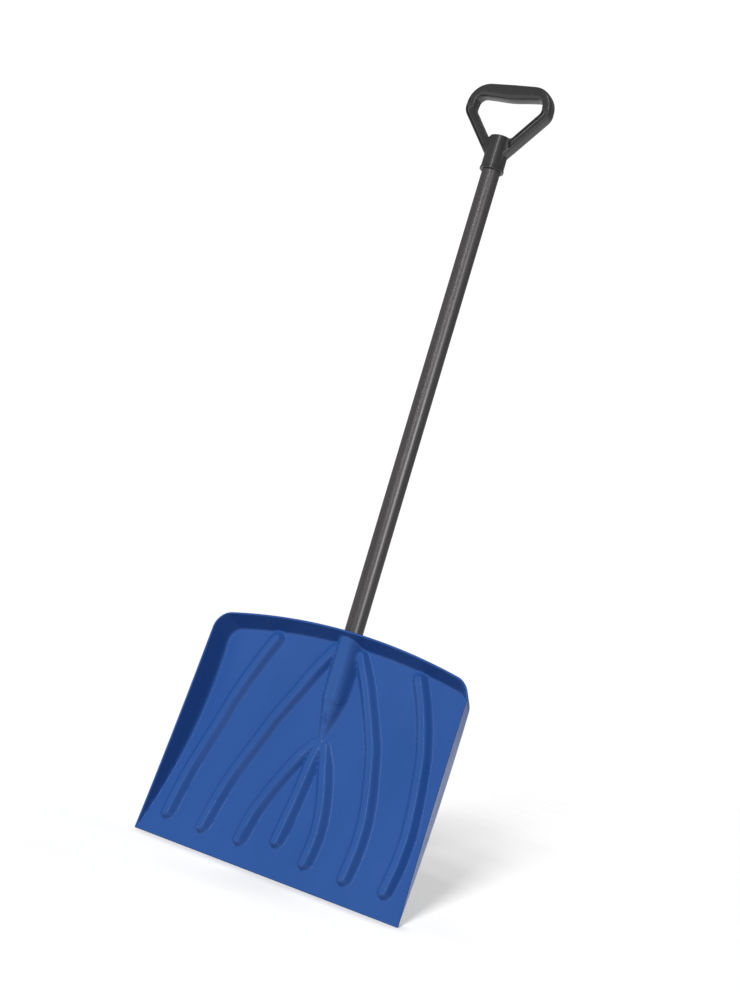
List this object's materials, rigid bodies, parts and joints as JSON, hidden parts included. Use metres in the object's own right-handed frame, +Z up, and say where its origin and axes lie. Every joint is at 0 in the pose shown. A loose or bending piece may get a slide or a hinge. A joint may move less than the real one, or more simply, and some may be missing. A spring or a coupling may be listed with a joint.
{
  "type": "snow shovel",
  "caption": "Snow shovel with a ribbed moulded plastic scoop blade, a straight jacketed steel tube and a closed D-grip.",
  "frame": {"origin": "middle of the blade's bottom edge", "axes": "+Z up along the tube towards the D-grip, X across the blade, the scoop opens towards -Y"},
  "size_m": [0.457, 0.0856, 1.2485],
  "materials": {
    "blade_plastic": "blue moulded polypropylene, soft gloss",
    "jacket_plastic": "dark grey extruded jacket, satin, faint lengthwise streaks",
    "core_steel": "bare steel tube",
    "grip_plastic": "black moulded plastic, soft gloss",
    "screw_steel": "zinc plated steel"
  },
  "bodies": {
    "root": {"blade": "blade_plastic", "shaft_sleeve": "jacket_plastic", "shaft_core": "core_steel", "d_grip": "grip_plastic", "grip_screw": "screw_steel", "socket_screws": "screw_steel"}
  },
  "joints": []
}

* * *

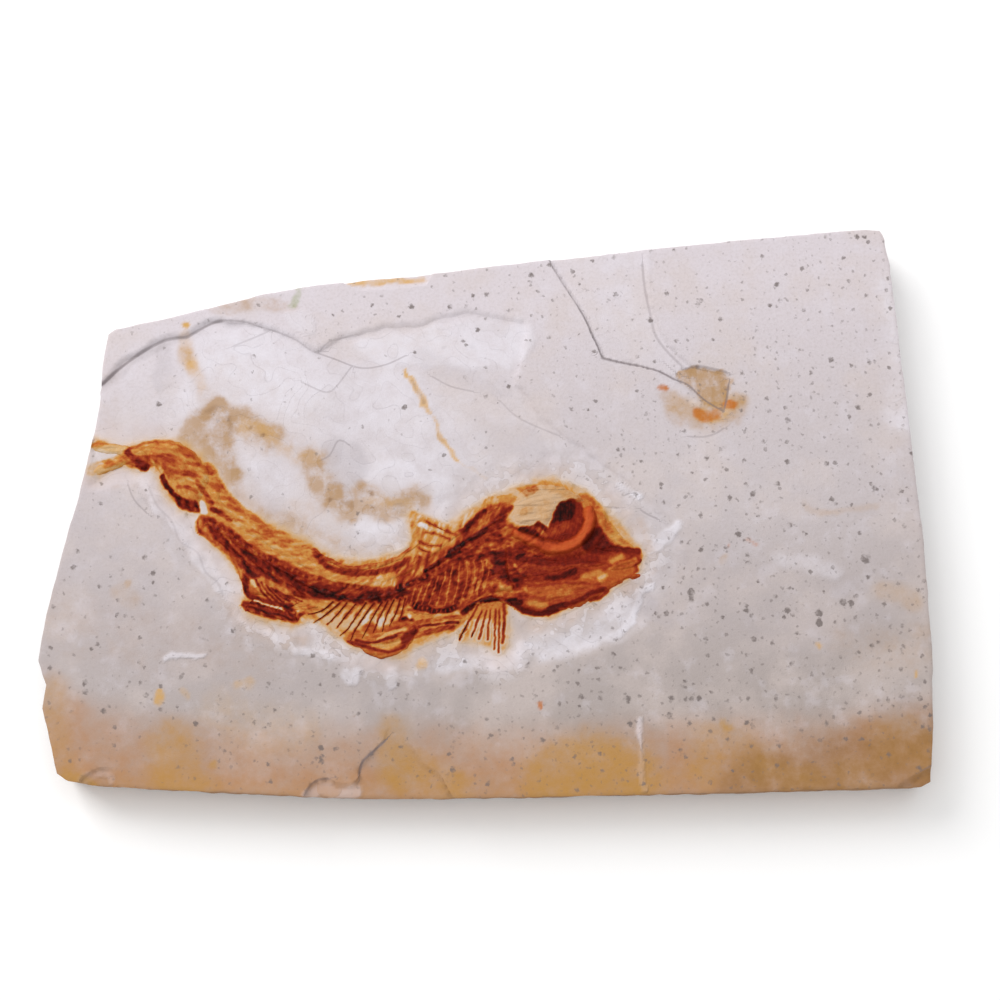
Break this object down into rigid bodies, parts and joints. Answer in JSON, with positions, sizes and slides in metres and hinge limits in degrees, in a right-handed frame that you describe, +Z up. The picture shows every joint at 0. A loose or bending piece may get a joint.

* * *

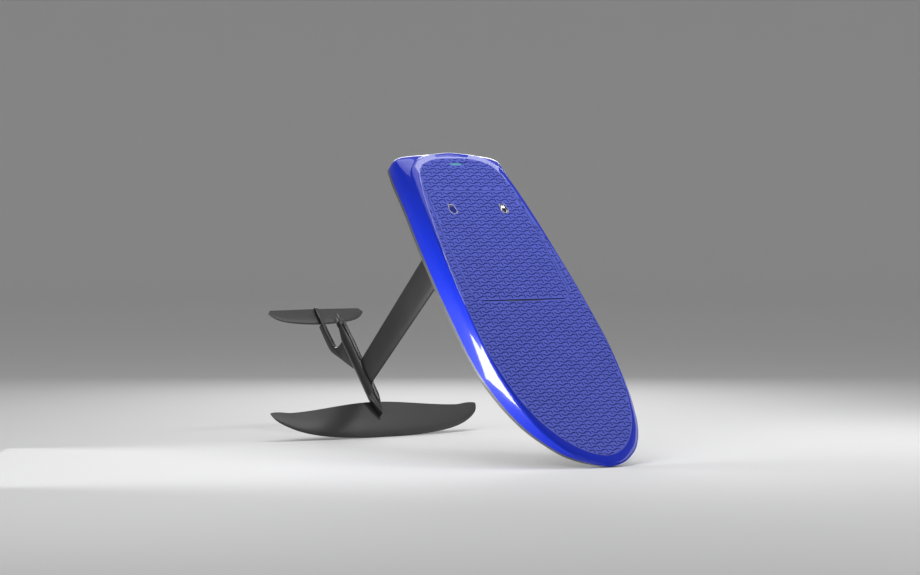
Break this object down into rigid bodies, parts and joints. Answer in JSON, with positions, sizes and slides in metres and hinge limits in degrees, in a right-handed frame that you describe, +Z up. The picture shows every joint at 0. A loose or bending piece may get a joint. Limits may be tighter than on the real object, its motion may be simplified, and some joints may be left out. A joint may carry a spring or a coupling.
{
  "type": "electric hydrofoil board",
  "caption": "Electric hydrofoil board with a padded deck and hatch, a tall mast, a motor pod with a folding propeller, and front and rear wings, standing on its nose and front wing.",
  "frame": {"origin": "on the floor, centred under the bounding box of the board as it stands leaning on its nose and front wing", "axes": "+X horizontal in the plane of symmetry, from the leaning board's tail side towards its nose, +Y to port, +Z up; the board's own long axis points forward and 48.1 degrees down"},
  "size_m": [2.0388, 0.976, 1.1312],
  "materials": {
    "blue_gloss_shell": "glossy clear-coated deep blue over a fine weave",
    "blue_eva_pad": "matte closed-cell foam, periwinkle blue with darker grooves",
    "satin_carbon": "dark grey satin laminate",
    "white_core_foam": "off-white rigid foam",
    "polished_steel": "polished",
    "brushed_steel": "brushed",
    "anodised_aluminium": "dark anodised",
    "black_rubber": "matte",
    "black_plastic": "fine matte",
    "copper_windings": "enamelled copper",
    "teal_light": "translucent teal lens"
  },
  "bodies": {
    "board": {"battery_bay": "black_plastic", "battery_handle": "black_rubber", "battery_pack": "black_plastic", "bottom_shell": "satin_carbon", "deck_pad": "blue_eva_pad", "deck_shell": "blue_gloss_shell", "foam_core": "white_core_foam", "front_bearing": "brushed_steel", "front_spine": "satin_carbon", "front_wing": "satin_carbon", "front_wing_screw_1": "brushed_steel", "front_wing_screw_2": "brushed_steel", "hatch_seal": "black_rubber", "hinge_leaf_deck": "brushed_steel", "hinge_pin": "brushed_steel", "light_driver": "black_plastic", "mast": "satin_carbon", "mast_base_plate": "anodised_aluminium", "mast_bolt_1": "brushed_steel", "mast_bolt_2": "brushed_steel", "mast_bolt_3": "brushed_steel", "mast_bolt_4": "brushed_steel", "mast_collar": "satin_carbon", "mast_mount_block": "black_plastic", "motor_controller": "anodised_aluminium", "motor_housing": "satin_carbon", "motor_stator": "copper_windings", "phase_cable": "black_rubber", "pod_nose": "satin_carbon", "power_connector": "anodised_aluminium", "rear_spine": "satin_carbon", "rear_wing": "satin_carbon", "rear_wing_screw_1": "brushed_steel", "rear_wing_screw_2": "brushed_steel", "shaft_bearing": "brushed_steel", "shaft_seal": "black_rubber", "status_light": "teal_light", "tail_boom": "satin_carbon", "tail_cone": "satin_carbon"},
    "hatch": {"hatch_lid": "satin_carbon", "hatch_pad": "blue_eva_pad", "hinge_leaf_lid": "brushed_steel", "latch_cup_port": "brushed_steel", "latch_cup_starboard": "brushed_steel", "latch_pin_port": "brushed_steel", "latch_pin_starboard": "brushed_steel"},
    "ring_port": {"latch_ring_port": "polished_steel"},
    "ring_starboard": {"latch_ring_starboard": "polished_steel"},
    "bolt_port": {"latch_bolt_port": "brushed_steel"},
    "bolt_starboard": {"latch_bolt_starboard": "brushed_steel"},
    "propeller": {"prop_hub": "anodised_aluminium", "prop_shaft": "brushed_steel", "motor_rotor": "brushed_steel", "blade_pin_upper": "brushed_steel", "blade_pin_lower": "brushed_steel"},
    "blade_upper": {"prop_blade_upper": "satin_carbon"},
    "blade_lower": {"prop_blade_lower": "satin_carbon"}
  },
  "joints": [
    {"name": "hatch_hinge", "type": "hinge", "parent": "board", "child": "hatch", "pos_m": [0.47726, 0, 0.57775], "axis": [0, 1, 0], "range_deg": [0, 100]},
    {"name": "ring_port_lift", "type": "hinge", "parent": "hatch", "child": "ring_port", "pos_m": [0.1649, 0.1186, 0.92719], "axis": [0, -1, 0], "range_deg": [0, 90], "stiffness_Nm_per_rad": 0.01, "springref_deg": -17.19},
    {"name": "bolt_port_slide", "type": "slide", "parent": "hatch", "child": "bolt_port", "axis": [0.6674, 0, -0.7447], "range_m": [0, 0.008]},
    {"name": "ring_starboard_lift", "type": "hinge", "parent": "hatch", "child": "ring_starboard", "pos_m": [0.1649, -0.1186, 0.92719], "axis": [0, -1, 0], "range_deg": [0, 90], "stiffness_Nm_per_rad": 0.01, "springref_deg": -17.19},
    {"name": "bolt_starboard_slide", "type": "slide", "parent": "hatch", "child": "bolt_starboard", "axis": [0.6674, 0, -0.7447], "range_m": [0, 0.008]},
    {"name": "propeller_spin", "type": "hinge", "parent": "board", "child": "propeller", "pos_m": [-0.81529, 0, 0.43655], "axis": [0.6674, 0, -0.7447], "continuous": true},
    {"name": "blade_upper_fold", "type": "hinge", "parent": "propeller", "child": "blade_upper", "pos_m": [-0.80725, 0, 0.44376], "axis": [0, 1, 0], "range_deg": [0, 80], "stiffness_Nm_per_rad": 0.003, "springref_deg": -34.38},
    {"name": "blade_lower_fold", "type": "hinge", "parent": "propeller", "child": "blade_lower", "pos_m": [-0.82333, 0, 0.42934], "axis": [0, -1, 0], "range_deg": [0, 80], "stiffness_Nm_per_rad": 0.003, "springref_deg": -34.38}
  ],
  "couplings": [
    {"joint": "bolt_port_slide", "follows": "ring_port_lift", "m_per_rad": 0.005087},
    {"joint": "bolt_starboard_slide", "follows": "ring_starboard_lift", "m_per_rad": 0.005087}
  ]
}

### What needs to be done
Look over the records above and copy each line that includes the string "joints".

### Task result
List this object's materials, rigid bodies, parts and joints as JSON, hidden parts included. Use metres in the object's own right-handed frame, +Z up, and say where its origin and axes lie. Every joint is at 0 in the pose shown. A loose or bending piece may get a slide or a hinge. A joint may move less than the real one, or more simply, and some may be missing. A spring or a coupling may be listed with a joint.
  "joints": []
Break this object down into rigid bodies, parts and joints. Answer in JSON, with positions, sizes and slides in metres and hinge limits in degrees, in a right-handed frame that you describe, +Z up. The picture shows every joint at 0. A loose or bending piece may get a joint.
Break this object down into rigid bodies, parts and joints. Answer in JSON, with positions, sizes and slides in metres and hinge limits in degrees, in a right-handed frame that you describe, +Z up. The picture shows every joint at 0. A loose or bending piece may get a joint. Limits may be tighter than on the real object, its motion may be simplified, and some joints may be left out. A joint may carry a spring or a coupling.
  "joints": [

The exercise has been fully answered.